- [Problem]:
Report how many lines contain the word "follow", with no other text.

- [Records supplied]:
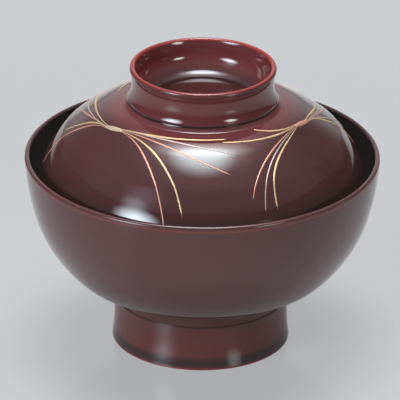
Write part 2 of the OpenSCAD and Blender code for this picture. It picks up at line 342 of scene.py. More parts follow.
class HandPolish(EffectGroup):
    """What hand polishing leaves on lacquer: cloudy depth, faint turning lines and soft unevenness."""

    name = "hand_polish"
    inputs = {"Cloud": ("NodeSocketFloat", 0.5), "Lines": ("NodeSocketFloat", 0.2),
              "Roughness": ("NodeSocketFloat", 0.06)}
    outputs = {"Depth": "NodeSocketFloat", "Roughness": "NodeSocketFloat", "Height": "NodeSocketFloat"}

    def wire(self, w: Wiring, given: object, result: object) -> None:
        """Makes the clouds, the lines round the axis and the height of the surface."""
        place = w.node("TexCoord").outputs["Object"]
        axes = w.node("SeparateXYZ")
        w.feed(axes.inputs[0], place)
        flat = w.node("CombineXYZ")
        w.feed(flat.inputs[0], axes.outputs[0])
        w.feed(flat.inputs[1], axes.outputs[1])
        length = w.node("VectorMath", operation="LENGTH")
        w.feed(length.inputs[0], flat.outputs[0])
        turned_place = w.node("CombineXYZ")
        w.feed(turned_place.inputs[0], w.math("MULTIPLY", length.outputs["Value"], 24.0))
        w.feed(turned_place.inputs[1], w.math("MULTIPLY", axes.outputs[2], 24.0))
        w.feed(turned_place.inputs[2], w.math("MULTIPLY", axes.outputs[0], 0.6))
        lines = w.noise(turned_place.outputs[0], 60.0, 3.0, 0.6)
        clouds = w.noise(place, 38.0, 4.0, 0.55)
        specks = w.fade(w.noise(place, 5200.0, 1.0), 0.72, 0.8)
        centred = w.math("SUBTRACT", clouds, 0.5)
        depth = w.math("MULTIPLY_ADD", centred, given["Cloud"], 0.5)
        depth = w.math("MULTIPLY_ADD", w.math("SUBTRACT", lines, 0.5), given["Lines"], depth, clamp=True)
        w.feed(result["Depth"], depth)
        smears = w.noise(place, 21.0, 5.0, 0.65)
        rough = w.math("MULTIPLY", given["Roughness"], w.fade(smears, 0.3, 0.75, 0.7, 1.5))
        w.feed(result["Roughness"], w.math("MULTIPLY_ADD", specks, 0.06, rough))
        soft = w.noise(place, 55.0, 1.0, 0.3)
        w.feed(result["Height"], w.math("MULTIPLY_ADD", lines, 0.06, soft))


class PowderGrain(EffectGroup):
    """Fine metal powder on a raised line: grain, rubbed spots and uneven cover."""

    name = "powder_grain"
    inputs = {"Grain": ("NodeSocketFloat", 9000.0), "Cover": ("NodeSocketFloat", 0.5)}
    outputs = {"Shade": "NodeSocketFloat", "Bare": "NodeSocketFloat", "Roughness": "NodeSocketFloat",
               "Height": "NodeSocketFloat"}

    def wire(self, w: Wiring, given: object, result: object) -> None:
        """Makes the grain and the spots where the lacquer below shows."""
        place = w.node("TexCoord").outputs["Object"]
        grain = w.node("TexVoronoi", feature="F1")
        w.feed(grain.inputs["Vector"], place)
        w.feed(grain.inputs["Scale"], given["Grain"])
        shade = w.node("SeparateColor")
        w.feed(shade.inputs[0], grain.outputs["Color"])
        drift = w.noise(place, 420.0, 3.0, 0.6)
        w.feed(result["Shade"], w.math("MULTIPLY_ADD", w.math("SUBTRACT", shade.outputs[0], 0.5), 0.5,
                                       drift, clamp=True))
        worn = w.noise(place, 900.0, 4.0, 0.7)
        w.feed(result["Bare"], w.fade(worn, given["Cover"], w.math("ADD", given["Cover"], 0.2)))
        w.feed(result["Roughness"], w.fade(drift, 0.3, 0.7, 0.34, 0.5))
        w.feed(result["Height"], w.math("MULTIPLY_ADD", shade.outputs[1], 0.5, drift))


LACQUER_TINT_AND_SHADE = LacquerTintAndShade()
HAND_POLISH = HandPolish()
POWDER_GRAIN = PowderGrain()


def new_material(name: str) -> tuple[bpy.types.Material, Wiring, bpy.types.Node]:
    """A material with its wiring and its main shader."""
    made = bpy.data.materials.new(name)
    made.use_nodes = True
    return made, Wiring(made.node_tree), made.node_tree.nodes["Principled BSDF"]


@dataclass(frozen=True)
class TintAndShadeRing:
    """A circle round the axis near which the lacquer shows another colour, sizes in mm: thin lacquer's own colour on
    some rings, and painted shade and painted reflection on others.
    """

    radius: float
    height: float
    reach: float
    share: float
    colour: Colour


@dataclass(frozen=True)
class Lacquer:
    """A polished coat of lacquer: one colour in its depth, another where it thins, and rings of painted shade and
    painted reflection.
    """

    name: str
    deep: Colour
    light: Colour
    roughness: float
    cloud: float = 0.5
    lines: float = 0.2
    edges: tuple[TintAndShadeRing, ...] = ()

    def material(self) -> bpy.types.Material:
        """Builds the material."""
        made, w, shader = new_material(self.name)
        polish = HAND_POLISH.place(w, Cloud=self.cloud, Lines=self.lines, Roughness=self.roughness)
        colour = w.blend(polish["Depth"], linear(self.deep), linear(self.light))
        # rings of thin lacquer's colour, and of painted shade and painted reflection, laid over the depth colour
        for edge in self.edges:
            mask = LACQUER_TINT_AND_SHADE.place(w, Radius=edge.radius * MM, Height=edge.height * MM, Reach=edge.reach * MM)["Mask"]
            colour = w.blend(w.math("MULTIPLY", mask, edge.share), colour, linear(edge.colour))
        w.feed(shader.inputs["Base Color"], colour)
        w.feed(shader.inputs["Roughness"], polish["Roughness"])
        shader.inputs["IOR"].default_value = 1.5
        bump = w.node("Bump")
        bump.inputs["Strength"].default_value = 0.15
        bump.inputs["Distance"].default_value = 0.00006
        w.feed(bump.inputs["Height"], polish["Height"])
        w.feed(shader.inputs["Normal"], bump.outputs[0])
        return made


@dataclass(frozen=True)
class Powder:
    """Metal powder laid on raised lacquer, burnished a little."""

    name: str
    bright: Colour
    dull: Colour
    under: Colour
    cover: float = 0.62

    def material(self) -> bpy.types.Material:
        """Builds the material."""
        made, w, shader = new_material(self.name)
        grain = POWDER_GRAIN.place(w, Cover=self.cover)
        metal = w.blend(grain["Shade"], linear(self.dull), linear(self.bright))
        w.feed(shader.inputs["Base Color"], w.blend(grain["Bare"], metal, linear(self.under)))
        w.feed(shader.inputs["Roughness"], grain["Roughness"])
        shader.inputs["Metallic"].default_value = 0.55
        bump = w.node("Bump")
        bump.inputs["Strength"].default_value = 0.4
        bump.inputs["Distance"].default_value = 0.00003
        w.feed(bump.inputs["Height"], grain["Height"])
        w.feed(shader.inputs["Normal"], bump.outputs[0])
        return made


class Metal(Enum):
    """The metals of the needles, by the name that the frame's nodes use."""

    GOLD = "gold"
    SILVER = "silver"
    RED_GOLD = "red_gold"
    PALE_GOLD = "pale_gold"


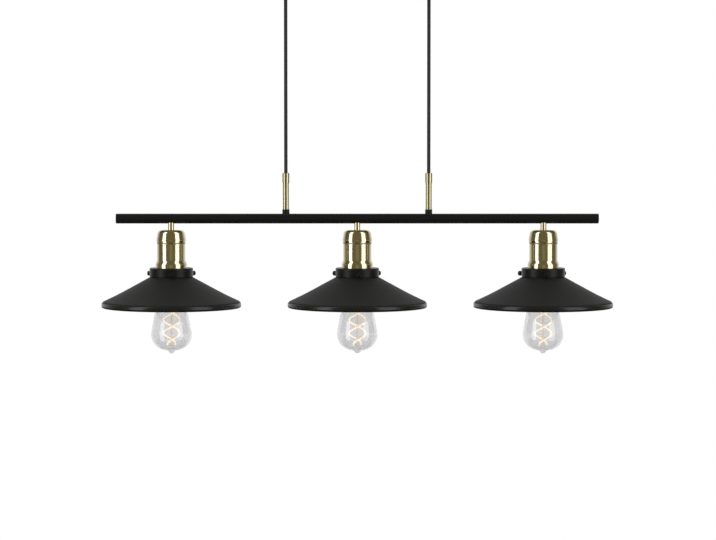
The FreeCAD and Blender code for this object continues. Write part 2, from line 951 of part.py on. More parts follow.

- [Correct response]:
2